Netflix Tests Key Resistance Level – NFLX Price Forecast

The Netflix chart below shows how $700 has acted as resistance on four different occasions this year. The bears could argue this is a sign of a move lower into the mid-650s at least.

netflix daily chart

However, $650 could also be a fantastic support area because it is right on the 50% Fibonacci retracement. On the above NFLX daily chart, Fibonacci has been drawn from the swing low at $587 to the high at $712. From here, traders may want to utilize a lower time frame order block or Fair Value Gap (FVG) to maximize risk vs. reward. Moreover, according to MarketWatch, the average price target, ironically, stands at 700.79 (which also serves as a key resistance level). In this case, the average price target represents an increase of %3.7 from Netflix’s current stock price.

Overall, Wall Street analysts hold a bullish stock forecast for Netflix right now, with most analyst ratings suggesting a potential upside. However, NFLX stock forecast for the upcoming month largely depends on its earnings report in October. Also, with the recent sell-off in the market, it should be noted that any external factors, such as the potential for an economic slowdown, will significantly impact Netflix stock price targets. During a recession, one of the first ways to reduce costs is by cutting back on subscriptions, and with many ways to stream online, Netflix would likely suffer from an economic slowdown. Therefore, it is important to watch Netflix’s performance, specifically its earnings on October 14th, but also to be aware of the global economic data releases in the next few months. This will give you the best all-round view of Netflix stock.

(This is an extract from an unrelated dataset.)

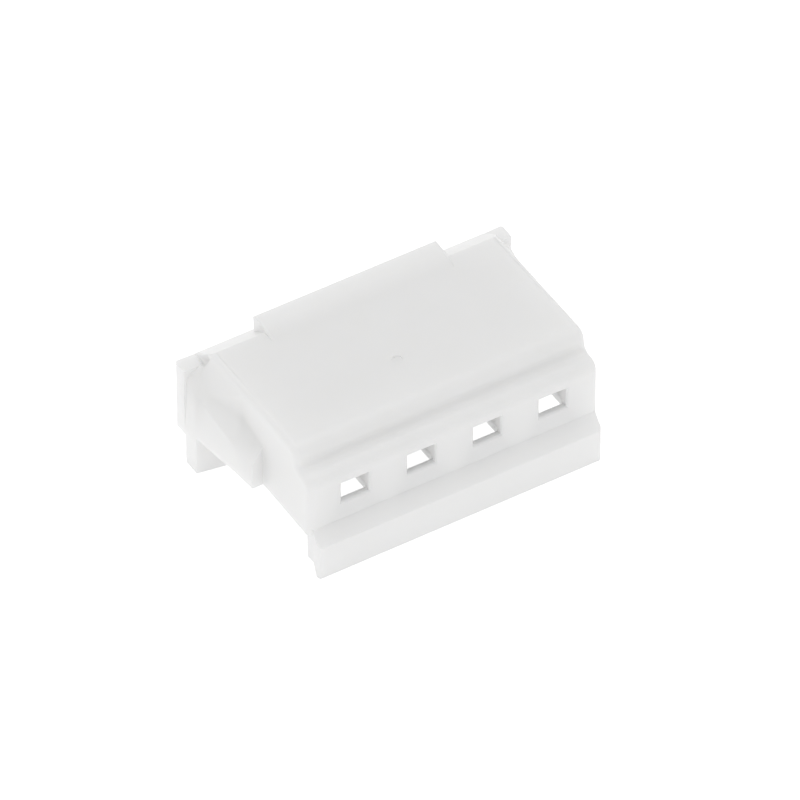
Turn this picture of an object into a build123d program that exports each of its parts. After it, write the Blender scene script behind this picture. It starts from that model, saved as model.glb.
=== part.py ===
from build123d import *
import os

os.makedirs("parts", exist_ok=True)

# Four-way crimp housing of a 1.0 mm pitch wire-to-board connector, moulded in one piece.
# Millimetres, +Z up, origin at the middle of the footprint, on the surface it rests on.
# +Y is the mating end, which enters the header on the board. The wires enter from -Y.
# Depths are measured from the mating face towards the wires, heights from the base up.

# Ways
pitch = 1.0
ways = 4

# Half-widths, each measured outwards from the middle of the outermost cavity
ear_margin = 1.0
body_margin = 0.70
lip_margin = 0.655
block_inset = 0.115

# Body, plateau and central block
depth = 3.05
front_setback = 0.17
ledge_length = 0.30
body_floor = 0.63
ear_top = 1.60
wing_slope_length = 0.42
plateau_rise = 0.30
plateau_front_radius = 0.20
ledge_radius = 0.18
ledge_root_radius = 0.09
side_edge_radius = 0.10
block_setback = 0.13
block_flat = 0.25
block_ramp = 0.25
block_rise = 0.08
block_edge_radius = 0.04

# Lip under the wire entries
lip_root_length = 0.13
lip_root_height = 0.74
lip_top = 0.53
lip_heel_height = 0.18
lip_heel_length = 0.14
lip_sole = 0.09
lip_edge_radius = 0.05

# Ears beside the mating end, each with a foot and a gusset
ear_thickness = 0.25
ear_bottom = 0.48
ear_corner_radius = 0.05
foot_width = 0.50
foot_length = 0.28
foot_skew = 0.08
gusset_shoulder_drop = 0.33
gusset_straight = 0.16
gusset_end = 1.25
gusset_top_drop = 0.04
gusset_tuck = 0.02

# How far the roots of ears, gussets and ribs reach inside the body
side_root = 0.10

# Side ribs, which fall from the ears to a low bar along the body
rib_lean = 0.05
rib_start_top = 1.49
rib_foot_top = 1.37
rib_bend = 1.35
rib_end = 1.72
rib_bend_proud = 0.19
rib_end_proud = 0.16
rib_bend_top = 1.10
rib_end_top = 1.06

# Heights that the sloping top of a rib reaches at its root, inside the body
rib_start_root = 1.70
rib_foot_root = 1.78
rib_bend_root = 1.60
rib_end_root = 1.50

# Terminal cavities, one for each way
cavity_width = 0.42
cavity_height = 0.32
cavity_middle = 1.19
mating_wall = 0.30
pin_hole_width = 0.28
entry_lead = 0.02
lead_angle = 45

# Windows in the underside, just behind the sill of each entry, for the latch of a contact
window_mouth = 0.78
window_slope = 68
window_length = 0.80
window_sill = 0.09

# Mark left by the moulding gate on the top
gate_offset = -0.18
gate_place = 1.75
gate_radius = 0.075
gate_sink = 0.02

# Overrun of a cut past the face that it opens through
overrun = 0.10

outer_way = (ways - 1) * pitch / 2
ear_half = outer_way + ear_margin
body_half = outer_way + body_margin
lip_half = outer_way + lip_margin
block_half = outer_way - block_inset
root_half = body_half - side_root
mating_face = depth / 2
front_face = depth - front_setback
plateau_end = front_face - ledge_length
lip_back = front_face - lip_root_length
window_start = front_face - window_sill
plateau_top = ear_top + plateau_rise
block_top = plateau_top + block_rise
shoulder_height = ear_top - gusset_shoulder_drop
foot_front = ear_thickness + foot_length
gusset_half = ear_half - rib_lean
gusset_start = ear_thickness + gusset_straight
gusset_taper = (gusset_end - gusset_start) / (gusset_half - body_half)
way_places = [(way - (ways - 1) / 2) * pitch for way in range(ways)]
both_sides = (-1, 1)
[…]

Risk Disclosure: The information provided in this article is not intended to give financial advice, recommend investments, guarantee profits, or shield you from losses. Our content is only for informational purposes and to help you understand the risks and complexity of these markets by providing objective analysis. Before trading, carefully consider your experience, financial goals, and risk tolerance. Trading involves significant potential for financial loss and isn't suitable for everyone.